Why did Damar Hamlin stay away from one question when asked by Michael Strahan?
Opinion: How dangerous is football?

How Dangerous is football?

In today’s age of awareness about concussions and head injuries, as well as the startling incident with Damar Hamlin, some people are wondering if football is a dangerous sport.  Many parents are concerned about their son’s safety.  This is reflected in declining youth football participation numbers, which is a very real problem for the future of football.  

It is true that football is not the safest sport in the world.  It is a contact sport.  Bodies contacting and flying through the air together at high speeds is inevitable.  Still, it’s important to remember that serious injuries are rare.  Strains, sprains, and bruises account for 75 percent of injuries.  Concussions and fractures account for just 15 percent of the total.

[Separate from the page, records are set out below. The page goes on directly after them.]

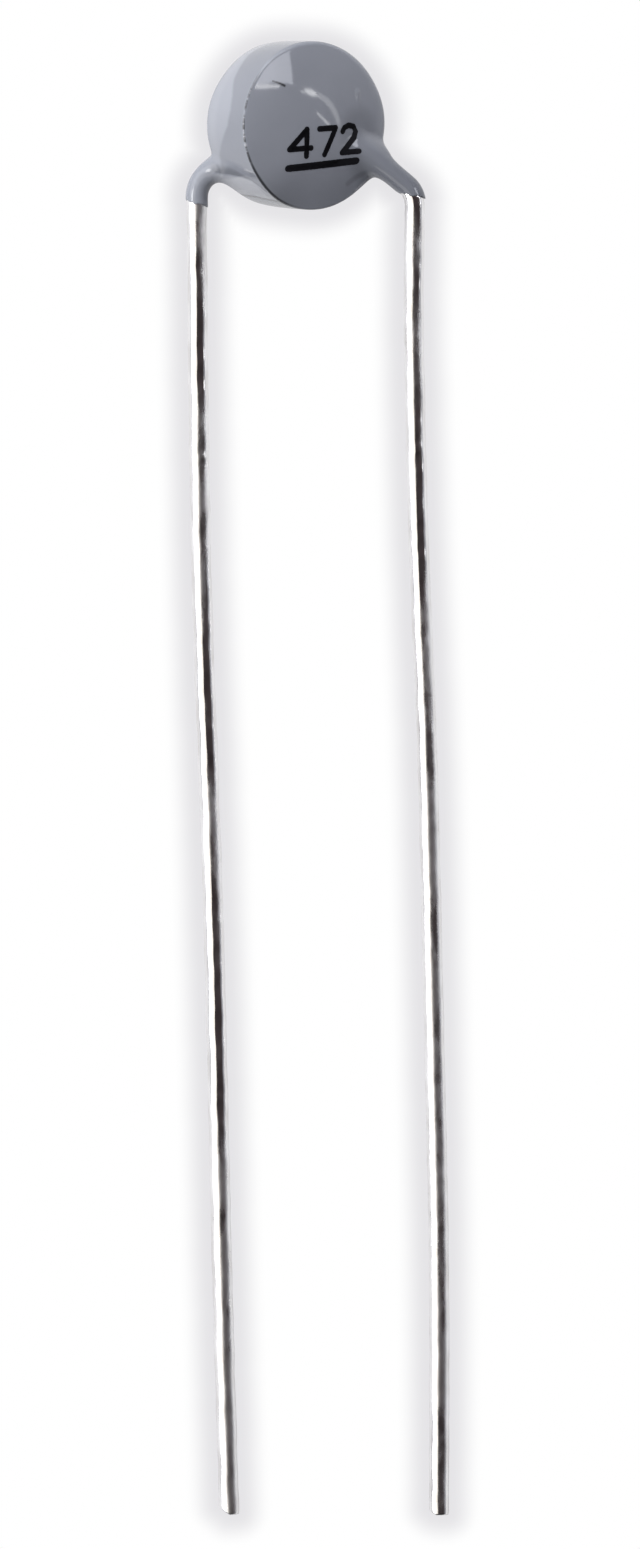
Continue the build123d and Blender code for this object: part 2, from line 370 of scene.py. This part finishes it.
def grown(field, low_corner, high_corner, step):
    """Triangulate the zero surface of a field: coarse blocks first, then fine ones near it."""
    block = 4
    shape = np.ceil((high_corner - low_corner) / (step * block)).astype(int)
    ids = np.stack(np.meshgrid(*[np.arange(s) for s in shape], indexing="ij"), -1).reshape(-1, 3)
    centres = low_corner + (ids + 0.5) * block * step - step / 2
    rough = field(centres)
    values = np.repeat(np.repeat(np.repeat(rough.reshape(shape), block, 0), block, 1), block, 2)
    near = ids[np.abs(rough) < 1.15 * block * step]
    inner = np.stack(np.meshgrid(*[np.arange(block)] * 3, indexing="ij"), -1).reshape(-1, 3)
    fine_ids = (near[:, None, :] * block + inner[None]).reshape(-1, 3)
    values[tuple(fine_ids.T)] = field(low_corner + fine_ids * step)

    inside = values < 0
    count = np.zeros(np.array(values.shape) - 1)
    total = np.zeros(count.shape + (3,))
    corners = [np.array(c) for c in ((0, 0), (0, 1), (1, 0), (1, 1))]
    for axis in range(3):
        others = [a for a in range(3) if a != axis]
        for corner in corners:
            lo = [slice(0, s) for s in count.shape]
            for a, c in zip(others, corner):
                lo[a] = slice(c, c + count.shape[a])
            hi = list(lo)
            lo[axis] = slice(0, count.shape[axis])
            hi[axis] = slice(1, count.shape[axis] + 1)
            f0, f1 = values[tuple(lo)], values[tuple(hi)]
            cut = inside[tuple(lo)] != inside[tuple(hi)]
            t = np.where(cut, f0 / np.where(cut, f0 - f1, 1), 0)
            count += cut
            total[..., axis] += t
            for a, c in zip(others, corner):
                total[..., a] += cut * c
    live = count > 0
    cells = np.argwhere(live)
    number = np.full(count.shape, -1)
    number[live] = np.arange(len(cells))
    points = low_corner + (cells + total[live] / count[live][:, None]) * step

    faces = []
    for axis in range(3):
        b, c = (axis + 1) % 3, (axis + 2) % 3
        lo = [slice(1, -1)] * 3
        lo[axis] = slice(0, -1)
        hi = list(lo)
        hi[axis] = slice(1, None)
        spots = np.argwhere(inside[tuple(lo)] != inside[tuple(hi)])
        spots += [0 if a == axis else 1 for a in range(3)]
        ring = []
        for db, dc in ((-1, -1), (0, -1), (0, 0), (-1, 0)):
            cell = spots.copy()
            cell[:, b] += db
            cell[:, c] += dc
            ring.append(number[tuple(cell.T)])
        ring = np.stack(ring, 1)
        flip = ~inside[tuple(spots.T)]
        ring[flip] = ring[flip][:, ::-1]
        faces.append(ring)
    faces = np.concatenate(faces)

    for _ in range(2):
        here = field(points)
        nudged = [field(points + step * 0.1 * e) - here for e in np.eye(3)]
        slope = np.stack(nudged, 1) / (step * 0.1)
        steepness = np.maximum(np.einsum("ij,ij->i", slope, slope), 0.2)
        move = np.clip(here / steepness, -step / 2, step / 2)
        points -= move[:, None] * slope
    return points, faces


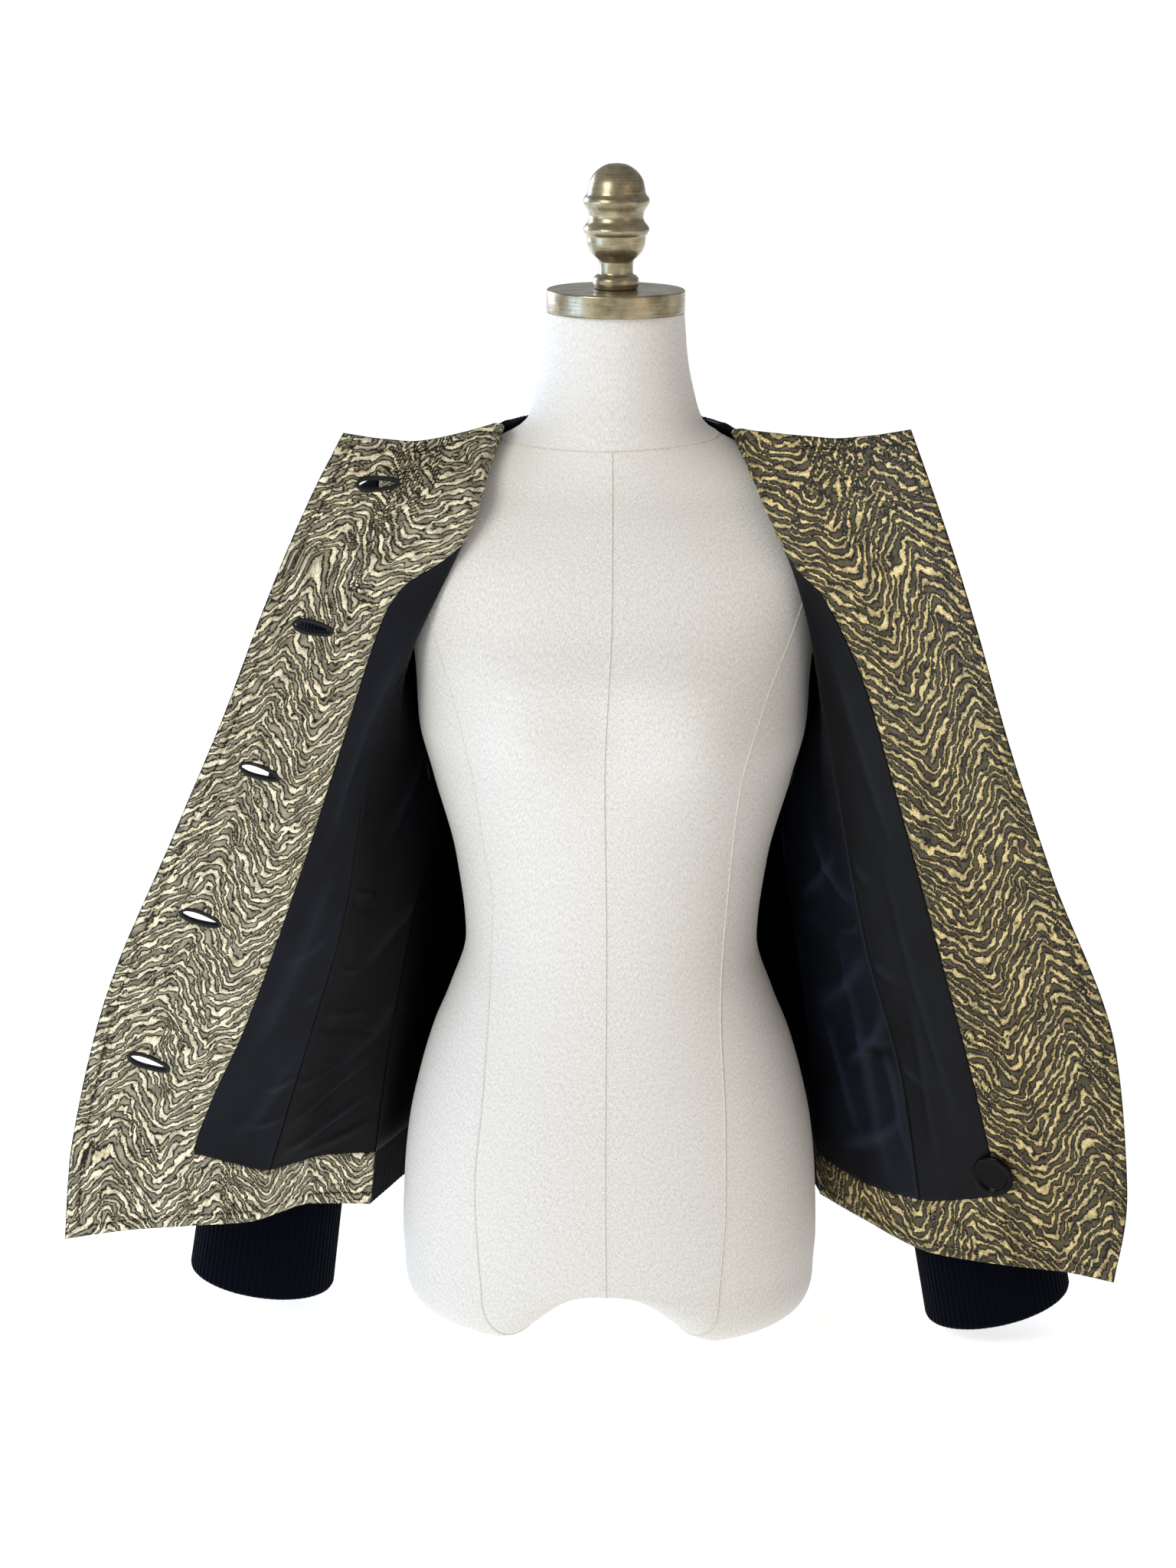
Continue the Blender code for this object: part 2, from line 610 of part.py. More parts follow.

From my perspective, there are sports that are far more dangerous than football.

My other passion – racing (preferably on dirt) – is dangerous.  At every race in America, right before the national anthem, someone prays for the safety of the drivers.  It is the only sport where this occurs every single night.  

They pray because the drivers are assuming a huge risk in getting inside those vehicles.  Even though the drivers are locked in and don’t let the chance of harm get inside their minds, the risk of injury or death is tremendous.  In every discipline of racing there have been fatalities, sometimes every year.  Just three weeks ago a driver died at a Lawrenceburg, Indiana dirt track during qualifying after contact with the wall.  I have seen instances where drivers had to be extracted from their vehicles and airlifted to the hospital, just because there is so much thinly-protected space in the cockpit.  In certain dirt divisions, like sprint cars, the cars are designed to flip in order to reduce energy.

The Indianapolis 500, right in my backyard, is this week.  Seventy-three people have died at IMS. The open-wheel cars they race are incredibly fast, but also dangerous.  Alex Palou, who will start on the pole, drove 234 MPH during his qualifying session last weekend.  If you haven’t been to Indy before and stood in the pits and watched them fly right by you, it’s hard to comprehend how fast that is (and also exhilarating to watch).

So, yes, there are some risks in football.  But compared to other sports those risks are relatively minute.  It isn’t an inherently dangerous sport.